April 5, 2012

Day 5—Knoxville Real Food Challenge

Last night’s food experiment with the kids far exceeded my expectations, which reminds me of an important life lesson—never underestimate people.  Those kids are great, and I shouldn’t have doubted their willingness to try something different. 

For those of you who haven’t read, Hubby and I set up a salad bar for the kids who attend the Wednesday night children ministry.  We always serve them a snack supper, and last night I tried the salad idea for the first time with them.  There were a few things that seemed to help with the success of last night. 

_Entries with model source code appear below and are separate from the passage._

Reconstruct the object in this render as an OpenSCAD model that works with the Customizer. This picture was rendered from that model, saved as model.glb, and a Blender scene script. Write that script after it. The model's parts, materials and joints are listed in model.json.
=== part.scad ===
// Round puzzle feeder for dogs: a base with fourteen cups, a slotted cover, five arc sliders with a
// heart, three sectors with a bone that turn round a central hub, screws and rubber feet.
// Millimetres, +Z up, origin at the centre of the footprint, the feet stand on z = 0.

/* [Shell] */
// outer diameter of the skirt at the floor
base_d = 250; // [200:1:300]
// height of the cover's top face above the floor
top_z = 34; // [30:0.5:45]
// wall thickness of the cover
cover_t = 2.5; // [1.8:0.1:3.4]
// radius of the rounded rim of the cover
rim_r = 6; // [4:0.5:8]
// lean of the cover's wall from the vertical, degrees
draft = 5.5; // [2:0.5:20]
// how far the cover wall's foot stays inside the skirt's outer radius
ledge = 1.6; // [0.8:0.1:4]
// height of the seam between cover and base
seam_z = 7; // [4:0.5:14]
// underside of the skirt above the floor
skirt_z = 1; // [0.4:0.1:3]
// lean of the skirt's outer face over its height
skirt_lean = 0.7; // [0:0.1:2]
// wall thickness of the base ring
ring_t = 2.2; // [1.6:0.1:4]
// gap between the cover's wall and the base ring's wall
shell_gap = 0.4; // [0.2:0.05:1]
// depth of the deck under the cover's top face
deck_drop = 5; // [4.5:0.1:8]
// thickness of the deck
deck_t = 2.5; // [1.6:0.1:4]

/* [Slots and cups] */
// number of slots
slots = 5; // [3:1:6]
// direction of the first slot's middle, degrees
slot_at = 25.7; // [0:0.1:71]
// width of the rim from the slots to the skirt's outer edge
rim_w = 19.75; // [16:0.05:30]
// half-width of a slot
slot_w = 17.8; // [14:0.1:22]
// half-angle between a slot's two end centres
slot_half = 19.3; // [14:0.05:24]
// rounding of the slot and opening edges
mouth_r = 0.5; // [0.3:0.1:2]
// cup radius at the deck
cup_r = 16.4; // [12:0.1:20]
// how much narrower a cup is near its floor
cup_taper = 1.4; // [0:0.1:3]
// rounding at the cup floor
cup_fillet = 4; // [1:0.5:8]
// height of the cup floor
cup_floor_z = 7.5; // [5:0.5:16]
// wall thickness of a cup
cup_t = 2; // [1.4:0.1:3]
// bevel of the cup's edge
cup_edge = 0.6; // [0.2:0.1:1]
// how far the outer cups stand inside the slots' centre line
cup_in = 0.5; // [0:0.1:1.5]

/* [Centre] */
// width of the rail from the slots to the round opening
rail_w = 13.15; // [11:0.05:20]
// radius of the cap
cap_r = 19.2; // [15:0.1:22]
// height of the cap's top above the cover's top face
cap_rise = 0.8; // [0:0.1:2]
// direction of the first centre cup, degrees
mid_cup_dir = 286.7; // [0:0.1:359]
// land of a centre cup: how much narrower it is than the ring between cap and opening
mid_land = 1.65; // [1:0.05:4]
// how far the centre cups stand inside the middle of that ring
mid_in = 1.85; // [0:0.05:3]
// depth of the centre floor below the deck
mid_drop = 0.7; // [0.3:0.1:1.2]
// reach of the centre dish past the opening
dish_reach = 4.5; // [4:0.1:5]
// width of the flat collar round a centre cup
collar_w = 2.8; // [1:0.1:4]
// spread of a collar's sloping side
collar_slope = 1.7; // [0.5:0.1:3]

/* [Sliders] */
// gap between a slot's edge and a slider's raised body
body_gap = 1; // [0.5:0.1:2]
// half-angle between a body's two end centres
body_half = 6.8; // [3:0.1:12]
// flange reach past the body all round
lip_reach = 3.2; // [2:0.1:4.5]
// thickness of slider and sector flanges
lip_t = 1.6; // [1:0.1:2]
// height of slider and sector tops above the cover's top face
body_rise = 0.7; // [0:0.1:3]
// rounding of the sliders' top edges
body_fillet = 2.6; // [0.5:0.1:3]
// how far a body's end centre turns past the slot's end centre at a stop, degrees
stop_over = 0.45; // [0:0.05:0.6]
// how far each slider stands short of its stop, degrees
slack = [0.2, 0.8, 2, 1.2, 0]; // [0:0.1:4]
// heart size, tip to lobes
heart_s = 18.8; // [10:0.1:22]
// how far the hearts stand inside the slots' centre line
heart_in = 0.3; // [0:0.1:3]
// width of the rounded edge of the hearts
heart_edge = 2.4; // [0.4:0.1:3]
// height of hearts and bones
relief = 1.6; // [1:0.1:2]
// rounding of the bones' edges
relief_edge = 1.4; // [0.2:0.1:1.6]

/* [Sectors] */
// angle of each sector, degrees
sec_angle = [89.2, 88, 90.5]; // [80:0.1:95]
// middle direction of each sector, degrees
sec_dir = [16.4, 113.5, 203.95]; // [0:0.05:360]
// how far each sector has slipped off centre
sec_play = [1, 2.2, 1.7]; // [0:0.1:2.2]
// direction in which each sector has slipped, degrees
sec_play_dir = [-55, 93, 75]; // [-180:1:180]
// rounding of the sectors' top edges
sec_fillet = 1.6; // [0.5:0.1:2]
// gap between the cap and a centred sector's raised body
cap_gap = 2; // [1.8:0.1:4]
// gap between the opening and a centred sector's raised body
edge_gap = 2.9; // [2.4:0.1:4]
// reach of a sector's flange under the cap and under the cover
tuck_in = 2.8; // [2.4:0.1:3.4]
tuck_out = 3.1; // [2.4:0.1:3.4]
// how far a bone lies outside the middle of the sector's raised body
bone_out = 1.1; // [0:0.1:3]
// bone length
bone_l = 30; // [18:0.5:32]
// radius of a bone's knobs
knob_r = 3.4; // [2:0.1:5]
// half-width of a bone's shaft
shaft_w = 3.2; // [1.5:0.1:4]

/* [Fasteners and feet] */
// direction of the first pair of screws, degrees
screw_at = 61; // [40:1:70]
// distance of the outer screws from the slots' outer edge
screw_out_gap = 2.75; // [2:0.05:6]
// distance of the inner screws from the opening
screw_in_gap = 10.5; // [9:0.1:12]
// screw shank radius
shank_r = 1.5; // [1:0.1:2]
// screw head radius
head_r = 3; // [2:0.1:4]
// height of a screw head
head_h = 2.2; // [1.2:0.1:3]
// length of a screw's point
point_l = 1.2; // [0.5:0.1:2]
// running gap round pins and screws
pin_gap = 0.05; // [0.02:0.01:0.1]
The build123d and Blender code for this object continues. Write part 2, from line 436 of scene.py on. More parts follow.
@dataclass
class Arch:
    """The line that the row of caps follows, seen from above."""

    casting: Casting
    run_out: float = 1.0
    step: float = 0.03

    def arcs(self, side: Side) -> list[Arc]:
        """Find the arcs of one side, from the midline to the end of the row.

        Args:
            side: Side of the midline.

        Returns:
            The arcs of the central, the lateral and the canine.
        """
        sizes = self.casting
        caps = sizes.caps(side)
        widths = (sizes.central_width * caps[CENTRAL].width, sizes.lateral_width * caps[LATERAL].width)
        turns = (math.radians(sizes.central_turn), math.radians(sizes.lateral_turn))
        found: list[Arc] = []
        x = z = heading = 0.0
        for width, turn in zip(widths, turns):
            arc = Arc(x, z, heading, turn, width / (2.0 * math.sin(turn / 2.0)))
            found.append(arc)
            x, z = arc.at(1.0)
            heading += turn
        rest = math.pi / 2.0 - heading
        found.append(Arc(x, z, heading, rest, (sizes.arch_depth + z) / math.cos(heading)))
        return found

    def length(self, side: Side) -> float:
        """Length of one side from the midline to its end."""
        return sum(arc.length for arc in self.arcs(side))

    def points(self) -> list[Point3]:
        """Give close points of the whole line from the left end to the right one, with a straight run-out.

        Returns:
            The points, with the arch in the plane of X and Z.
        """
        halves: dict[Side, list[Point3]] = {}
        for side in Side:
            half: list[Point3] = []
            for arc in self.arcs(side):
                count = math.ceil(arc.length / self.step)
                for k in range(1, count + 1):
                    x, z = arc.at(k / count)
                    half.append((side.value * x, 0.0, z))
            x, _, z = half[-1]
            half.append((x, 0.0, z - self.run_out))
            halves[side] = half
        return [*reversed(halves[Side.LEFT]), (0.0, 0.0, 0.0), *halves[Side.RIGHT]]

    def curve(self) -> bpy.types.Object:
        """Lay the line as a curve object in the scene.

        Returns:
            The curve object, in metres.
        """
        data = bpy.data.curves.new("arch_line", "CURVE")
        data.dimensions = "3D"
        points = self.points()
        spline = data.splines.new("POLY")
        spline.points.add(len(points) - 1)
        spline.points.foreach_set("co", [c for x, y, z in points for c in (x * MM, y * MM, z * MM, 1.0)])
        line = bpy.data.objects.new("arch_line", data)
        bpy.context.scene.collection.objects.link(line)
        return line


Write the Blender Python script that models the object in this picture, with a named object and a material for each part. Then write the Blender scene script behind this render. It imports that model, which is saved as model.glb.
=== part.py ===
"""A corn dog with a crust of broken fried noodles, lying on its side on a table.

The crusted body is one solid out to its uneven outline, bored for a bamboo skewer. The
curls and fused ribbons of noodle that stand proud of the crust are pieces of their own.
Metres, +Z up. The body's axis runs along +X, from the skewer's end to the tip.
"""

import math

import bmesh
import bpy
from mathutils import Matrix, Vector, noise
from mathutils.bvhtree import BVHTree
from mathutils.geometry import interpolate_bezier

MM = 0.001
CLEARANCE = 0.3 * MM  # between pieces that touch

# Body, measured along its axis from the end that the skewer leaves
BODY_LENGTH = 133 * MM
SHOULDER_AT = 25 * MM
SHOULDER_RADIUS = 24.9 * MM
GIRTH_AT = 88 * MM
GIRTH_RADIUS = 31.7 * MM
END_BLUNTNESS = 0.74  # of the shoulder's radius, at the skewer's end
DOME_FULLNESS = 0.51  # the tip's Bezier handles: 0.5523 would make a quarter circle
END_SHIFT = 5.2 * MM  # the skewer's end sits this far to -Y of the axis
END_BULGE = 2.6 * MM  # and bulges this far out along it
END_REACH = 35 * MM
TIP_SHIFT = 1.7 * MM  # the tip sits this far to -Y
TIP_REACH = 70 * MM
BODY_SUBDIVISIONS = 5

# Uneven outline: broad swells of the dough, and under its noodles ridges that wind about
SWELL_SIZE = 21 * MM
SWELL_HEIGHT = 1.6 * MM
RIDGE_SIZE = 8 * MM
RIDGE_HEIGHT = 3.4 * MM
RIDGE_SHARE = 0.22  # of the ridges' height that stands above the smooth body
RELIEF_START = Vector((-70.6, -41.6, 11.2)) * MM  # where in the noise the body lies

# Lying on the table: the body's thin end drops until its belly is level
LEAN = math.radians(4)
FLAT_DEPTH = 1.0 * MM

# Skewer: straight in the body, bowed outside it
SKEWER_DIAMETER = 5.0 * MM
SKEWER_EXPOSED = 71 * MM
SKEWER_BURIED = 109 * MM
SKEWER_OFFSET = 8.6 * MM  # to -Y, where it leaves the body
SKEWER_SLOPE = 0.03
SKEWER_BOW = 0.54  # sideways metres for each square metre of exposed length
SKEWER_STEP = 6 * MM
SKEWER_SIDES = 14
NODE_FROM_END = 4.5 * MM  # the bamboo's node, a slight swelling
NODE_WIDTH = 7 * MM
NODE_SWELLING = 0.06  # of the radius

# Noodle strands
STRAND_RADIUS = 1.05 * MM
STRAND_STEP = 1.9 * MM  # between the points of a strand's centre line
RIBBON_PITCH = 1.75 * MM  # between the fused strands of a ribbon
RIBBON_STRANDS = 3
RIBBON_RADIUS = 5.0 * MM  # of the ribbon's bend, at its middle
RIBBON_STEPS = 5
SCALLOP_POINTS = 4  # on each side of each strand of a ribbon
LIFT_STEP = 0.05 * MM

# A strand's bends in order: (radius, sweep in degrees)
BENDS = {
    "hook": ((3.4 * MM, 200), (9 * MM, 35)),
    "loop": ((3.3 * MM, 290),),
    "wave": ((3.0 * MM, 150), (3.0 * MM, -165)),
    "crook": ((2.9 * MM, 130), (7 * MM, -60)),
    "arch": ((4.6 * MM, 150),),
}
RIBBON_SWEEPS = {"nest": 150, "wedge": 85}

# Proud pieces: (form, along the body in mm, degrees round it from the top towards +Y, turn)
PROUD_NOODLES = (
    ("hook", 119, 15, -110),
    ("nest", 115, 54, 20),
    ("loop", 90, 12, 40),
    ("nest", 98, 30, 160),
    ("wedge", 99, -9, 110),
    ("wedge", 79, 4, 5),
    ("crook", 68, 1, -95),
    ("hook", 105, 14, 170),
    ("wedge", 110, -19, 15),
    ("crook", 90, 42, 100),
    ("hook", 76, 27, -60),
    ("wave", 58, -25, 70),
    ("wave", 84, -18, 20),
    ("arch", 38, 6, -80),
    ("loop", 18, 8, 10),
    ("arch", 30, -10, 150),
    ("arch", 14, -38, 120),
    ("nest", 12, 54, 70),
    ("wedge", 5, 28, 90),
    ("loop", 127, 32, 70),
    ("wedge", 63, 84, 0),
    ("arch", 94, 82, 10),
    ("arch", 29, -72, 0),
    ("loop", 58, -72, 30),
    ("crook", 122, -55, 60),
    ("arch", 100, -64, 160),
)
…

1.  I didn’t go too far out of the norm with the offerings.  I kept the ingredients for the salad fairly simple—lettuce, broccoli and cauliflower, green bell peppers, celery, tomatoes, dried cranberries, cheese, croutons, farm fresh eggs, chopped ham, cucumbers, and radishes. 

2.  I laid some ground work with the older kids reminding them that if they didn’t like something they could say, “No thank you” rather than negatively influencing the younger kids with “Eww” and “Gross”.  I don’t know that this was necessary, though.  They all seemed to find at least a couple of things on the salad bar that they liked.

3.  Rather than sending all of the kids through the line at once, we helped them 3 at a time.  This kept everyone from being overwhelmed.

4.  The element of choice is, in my experience, important to people of any age.  By allowing the kids to choose what went on their plate, I think they were more receptive to trying something different. Some of the kids who had never tried radishes before gave them a shot and said, “Not too bad.”  ;)

5.  In regards to the issue of money, I had been concerned about wasting food that wouldn’t be eaten.  The opposite effect seemed to happen. Kids didn’t pile food on their plates but did return for seconds if they wanted it.  Rather than placing an arbitrary amount on their plate and some of that going in the trash, by giving them the ability to decide what and how much went on their plates, they seemed more likely to eat what they had taken.  Also, I LOVED that they went back for seconds.  One sweet boy, whose mom I met in the Holistic Moms Network, sheepishly asked when he went back to the salad bar, “Can I have that whole egg for myself?”  Of course you can!  Farm fresh, good for you eggs, you bet you can have a whole one!

6.  We supervised the salad bar.  We helped to spoon things out for the kids but in the amounts that they desired.  This kept the spoons from being intermingled, hands being used to grab food, and other mishaps. 

Today’s update--

Breakfast—scrambled farm fresh eggs, cinnamon raisin bread (local), coffee. Today I tried Rebecca’s trick and used steamed, frothed milk instead of any sweetener.  I have no idea why, but it tasted sweeter.  What weird chemical reaction or placebo effect occurred, I don’t know, but I liked it!  I didn’t add any flavoring or sweetener of any kind and the frothed milk made it perfect. 

Lunch—I enjoyed a beautiful lunch at Three Rivers Market with a friend.  We ate off of the hot bar and the food was fantastic!  The co-op’s chefs do a great job of serving “real” food in a really appetizing way. 

Supper—Veggie Night—we’ll have roasted sweet potatoes, salad, grits (local grits, local milk, organic butter), roasted asparagus (from the garden), and steamed broccoli (half from the garden and half from the store)

Beverages—black unsweetened tea, coffee, water

1 comment:

  1. Glad the coffee worked out! We have a little expresso maker we got at Gourmet Market that makes the coffee and steams the milk. It's been the best $60 spent in our kitchen! Now I like that coffee better than Starbucks.

    Nice to read about the salad bar. I can see how kids would like that. I might try that at home one night, in our Mom's Restaurant.